The war in Gaza and its continued escalation has the potential to throw a wrench in Harris’s bid for the presidency this time around, as her opponent has hammered the Biden-Harris administration for supposedly allowing major conflicts to break out in the Middle East and eastern Europe under its watch. Separately, concerns and anger over the president’s handling of US-Israel relations is at an all-time high among Democrats, threatening voter enthusiasm particularly in places like Michigan, which has a high Arab-American population and is also a key swing state.
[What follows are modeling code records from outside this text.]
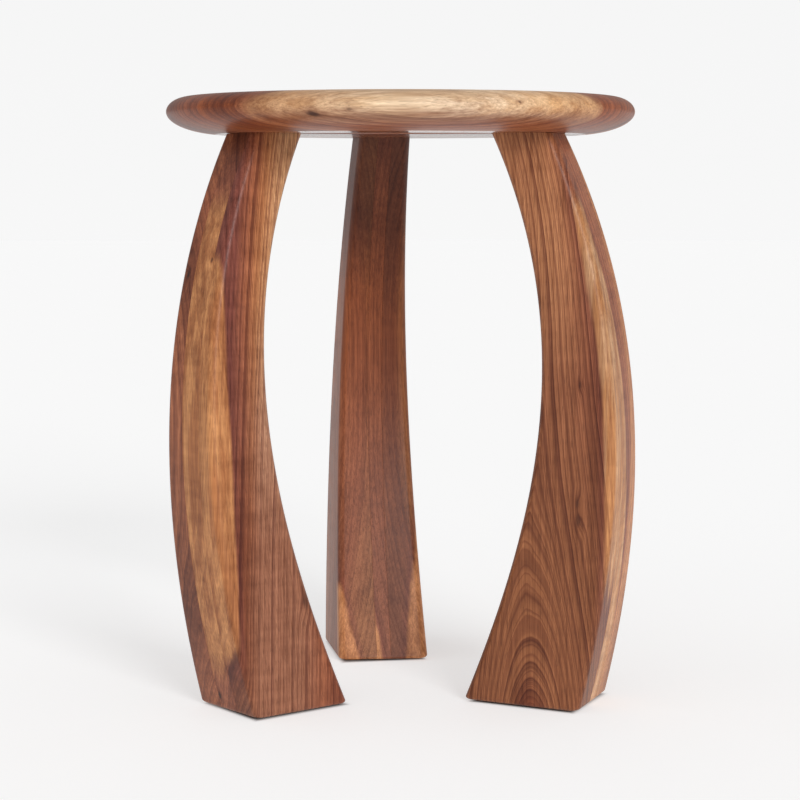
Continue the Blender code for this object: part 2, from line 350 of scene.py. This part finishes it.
class Nodes:
    """Short calls that add nodes. add and noise give the node, and the others the socket of its result."""

    def __init__(self, owner):
        self.tree = owner.node_tree

    def feed(self, socket, value):
        """Links a socket's value in, or sets a plain value."""
        if isinstance(value, bpy.types.NodeSocket):
            self.tree.links.new(value, socket)
        elif socket.type == "RGBA":
            socket.default_value = (*value, 1.0)
        else:
            socket.default_value = value

    def add(self, kind, inputs, **settings):
        node = self.tree.nodes.new(kind)
        for key, value in settings.items():
            setattr(node, key, value)
        for key, value in inputs.items():
            self.feed(node.inputs[key], value)
        return node

    def math(self, operation, *values):
        return self.add("ShaderNodeMath", dict(enumerate(values)), operation=operation).outputs[0]

    def fold(self, operation, values):
        """Joins any number of values by one operation, two at a time."""
        total = values[0]
        for value in values[1:]:
            total = self.math(operation, total, value)
        return total

    def sum(self, *values):
        return self.fold("ADD", values)

    def scale(self, value, factor, offset=0.0):
        return self.math("MULTIPLY_ADD", value, factor, offset)

    def step(self, value, low, high, start=0.0, end=1.0):
        """Smooth step of value from low to high, giving start to end."""
        inputs = {"Value": value, "From Min": low, "From Max": high, "To Min": start, "To Max": end}
        return self.add("ShaderNodeMapRange", inputs, interpolation_type="SMOOTHSTEP").outputs["Result"]

    def vector(self, x, y, z):
        return self.add("ShaderNodeCombineXYZ", {0: x, 1: y, 2: z}).outputs[0]

    def vector_math(self, operation, *values):
        return self.add("ShaderNodeVectorMath", dict(enumerate(values)), operation=operation).outputs

    def stretched(self, point, scales, shift=0.0):
        """The place scaled along each axis, and shifted so that each board has its own pattern."""
        return self.vector_math("MULTIPLY_ADD", point, scales, (shift, shift * 0.7, shift * 1.3))[0]

    def from_axis(self, azimuth):
        """Place from the seat's axis, in parts: along an azimuth in degrees, to its left, and up."""
        point = self.add("ShaderNodeTexCoord", {}).outputs["Object"]
        centred = self.vector_math("SUBTRACT", point, (0.0, SEAT_CENTRE_Y, 0.0))[0]
        inputs = {"Vector": centred, "Angle": -math.radians(azimuth)}
        own = self.add("ShaderNodeVectorRotate", inputs, rotation_type="Z_AXIS").outputs[0]
        return self.add("ShaderNodeSeparateXYZ", {0: own}).outputs

    def noise(self, vector, detail=2.0, roughness=0.5, distortion=0.0):
        inputs = {"Vector": vector, "Scale": 1.0, "Detail": detail, "Roughness": roughness,
                  "Distortion": distortion}
        return self.add("ShaderNodeTexNoise", inputs)

    def noise_parts(self, vector, detail=2.0):
        """Three noises in one."""
        noise = self.noise(vector, detail)
        return self.add("ShaderNodeSeparateColor", {0: noise.outputs[1]}).outputs

    def noise_1d(self, w, detail=2.0):
        inputs = {"W": w, "Scale": 1.0, "Detail": detail}
        return self.add("ShaderNodeTexNoise", inputs, noise_dimensions="1D").outputs[0]

    def mix(self, factor, first, second, kind="MIX"):
        node = self.add("ShaderNodeMix", {}, data_type="RGBA", blend_type=kind)
        self.feed(node.inputs[0], factor)
        self.feed(node.inputs[6], first)
        self.feed(node.inputs[7], second)
        return node.outputs[2]

    def times(self, colour, other):
        return self.mix(1.0, colour, other, "MULTIPLY")

    def ramp(self, value, stops):
        """Colour at a value through given stops, the value mapped so that the stops fill 0 to 1."""
        low, high = stops[0][0], stops[-1][0]
        inputs = {"Value": value, "From Min": low, "From Max": high}
        share = self.add("ShaderNodeMapRange", inputs).outputs["Result"]
        node = self.add("ShaderNodeValToRGB", {"Fac": share})
        elements = node.color_ramp.elements
        while len(elements) < len(stops):
            elements.new(0.5)
        for element, (place, colour) in zip(elements, stops):
            element.position = (place - low) / (high - low)
        for element, (place, colour) in zip(elements, stops):
            element.color = (*colour, 1.0)
        return node.outputs[0]

    def bump(self, height, strength, distance):
        inputs = {"Height": height, "Strength": strength, "Distance": distance}
        return self.add("ShaderNodeBump", inputs).outputs[0]


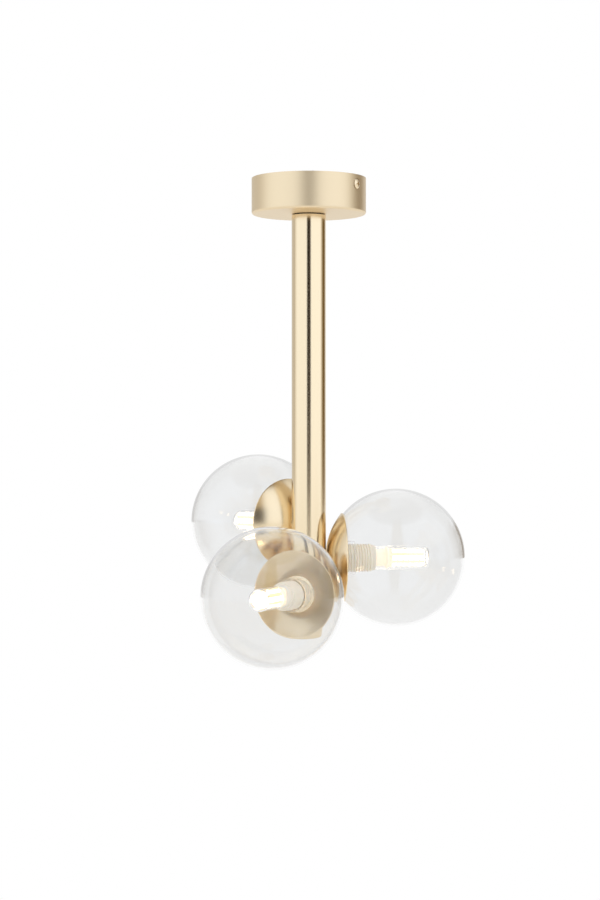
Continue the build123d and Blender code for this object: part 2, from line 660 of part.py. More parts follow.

Harris’s ascendance to the top of the Democratic ticket has curbed some of the worst of that anger but she still faces deep skepticism from pro-Palestinian voters, which includes large segments of younger voters, after declining to allow a Palestinian-American speak at the Democratic National Convention in August.

As October dawns, it looks more likely than ever than that the conflict in Gaza and the inability of Joe Biden’s administration to broker a ceasefire will be a defining issue of the incumbent president’s legacy. Deaths in Gaza have passed 40,000 according to local officials, while Lebanese officials say the death toll in Beirut and southern Lebanon has climbed into the high hundreds after continued attacks from Israel.

The US was reported to have been kept in the dark regarding Friday’s strike targeting a top Hezbollah commander, Hassan Nasrallah, in Beirut. Biden himself was cited by a source familiar with the matter as having been frustrated by the attack, which confounded US efforts aimed at reaching a ceasefire, and felt that Israeli officials had humiliated US Secretary of State Antony Blinken with continued escalations, according to Politico.